Chinese official's son jailed for trying to bribe UK professors

Want China Times, Staff Reporter 2013-04-26

Recruiters from Leeds Metropolitan University at an education exhibition in
Shanghai. (File photo/CFP)

The son of a Chinese official has been sentenced to a year in prison by a British court for trying to bribe his university teachers and carrying a concealed weapon when he met with them.

26-year-old Yang Li, studying for an MSc in Innovation and Technology Management at Bath University, learned he had not been given a passing mark for his dissertation, jeopardizing his plans to enroll at the school for a further year or to exchange his student visa for one for highly skilled professionals.

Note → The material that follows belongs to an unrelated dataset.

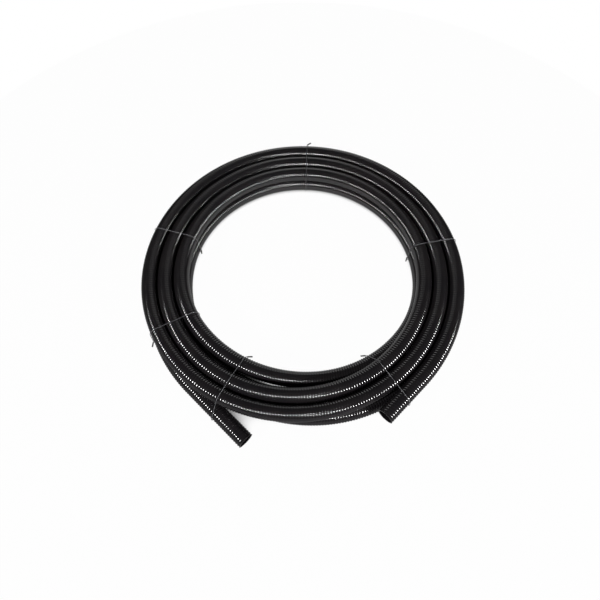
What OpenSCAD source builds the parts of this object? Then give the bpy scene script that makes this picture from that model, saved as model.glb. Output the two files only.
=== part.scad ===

Yang made an appointment with Professor Andrew Graves and Dr Stephen Shepherd to discuss what his options were, according to Britain's Daily Mail. Yang told his teachers "I am a businessman" and placed 5,000 (US$7,730) in cash on the table. "There is a fourth option: you can keep the money if you give me a pass mark and I won't bother you again," Yang is reported to have said.

The two teachers refused and told him to leave. But when Yang picked up his jacket, an air pistol fell out of his pocket.

Yang's lawyer said his client's father is a government official and business man in China and that his client is accustomed to carrying a large amount of cash on him. He offered the money as a rash gesture on the spur of the moment, he said. The lawyer also said that Yang used the imitation firearm for target practice in his garden and this was not a premeditated act of intimidation.

The judge accepted that the gun was not acquired for the purpose of the meeting but ruled that the bribery attempt was premeditated. He sentenced Yang to 12 months for attempted bribery and another six months on a firearms charge, which will run concurrently.